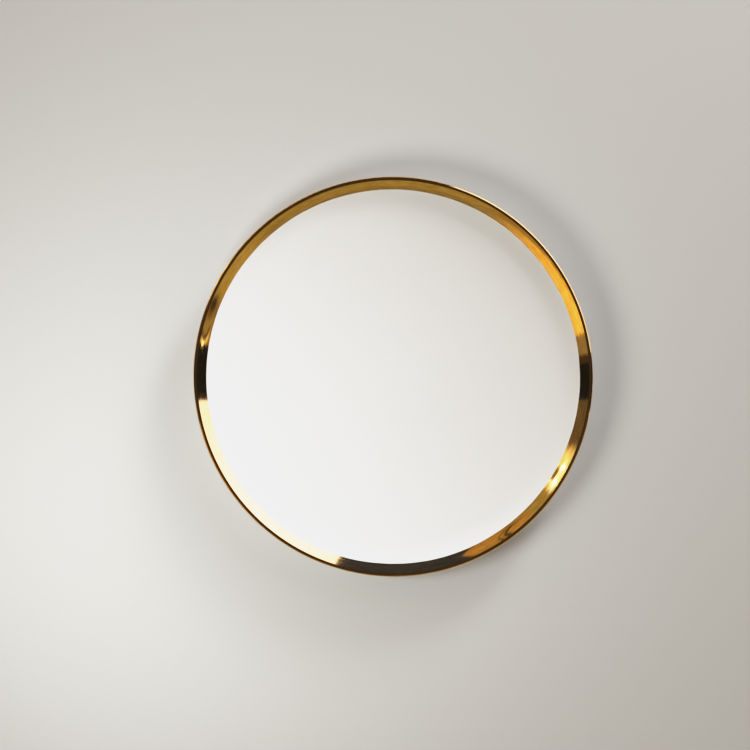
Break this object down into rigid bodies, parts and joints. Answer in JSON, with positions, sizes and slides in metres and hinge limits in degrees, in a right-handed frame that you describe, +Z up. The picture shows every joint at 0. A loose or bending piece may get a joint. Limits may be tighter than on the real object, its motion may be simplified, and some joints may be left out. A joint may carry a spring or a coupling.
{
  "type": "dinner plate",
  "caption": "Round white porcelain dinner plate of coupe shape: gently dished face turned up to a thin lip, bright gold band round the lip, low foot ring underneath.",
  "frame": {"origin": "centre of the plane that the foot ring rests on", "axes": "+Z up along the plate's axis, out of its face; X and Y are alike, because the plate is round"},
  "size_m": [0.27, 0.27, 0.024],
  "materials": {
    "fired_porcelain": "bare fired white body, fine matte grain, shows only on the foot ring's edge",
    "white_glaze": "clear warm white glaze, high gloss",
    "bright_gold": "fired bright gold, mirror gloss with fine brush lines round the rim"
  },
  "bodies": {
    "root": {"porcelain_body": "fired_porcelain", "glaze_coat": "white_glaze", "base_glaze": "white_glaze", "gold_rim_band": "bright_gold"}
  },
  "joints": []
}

###

§ Requirements: Write every line of the material above again, exactly.

§ Complete response:
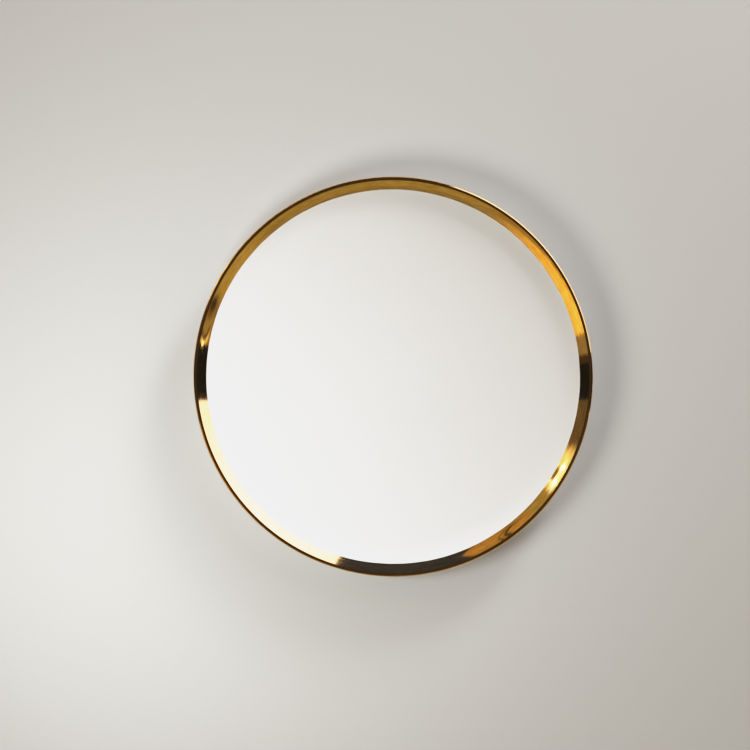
Break this object down into rigid bodies, parts and joints. Answer in JSON, with positions, sizes and slides in metres and hinge limits in degrees, in a right-handed frame that you describe, +Z up. The picture shows every joint at 0. A loose or bending piece may get a joint. Limits may be tighter than on the real object, its motion may be simplified, and some joints may be left out. A joint may carry a spring or a coupling.
{
  "type": "dinner plate",
  "caption": "Round white porcelain dinner plate of coupe shape: gently dished face turned up to a thin lip, bright gold band round the lip, low foot ring underneath.",
  "frame": {"origin": "centre of the plane that the foot ring rests on", "axes": "+Z up along the plate's axis, out of its face; X and Y are alike, because the plate is round"},
  "size_m": [0.27, 0.27, 0.024],
  "materials": {
    "fired_porcelain": "bare fired white body, fine matte grain, shows only on the foot ring's edge",
    "white_glaze": "clear warm white glaze, high gloss",
    "bright_gold": "fired bright gold, mirror gloss with fine brush lines round the rim"
  },
  "bodies": {
    "root": {"porcelain_body": "fired_porcelain", "glaze_coat": "white_glaze", "base_glaze": "white_glaze", "gold_rim_band": "bright_gold"}
  },
  "joints": []
}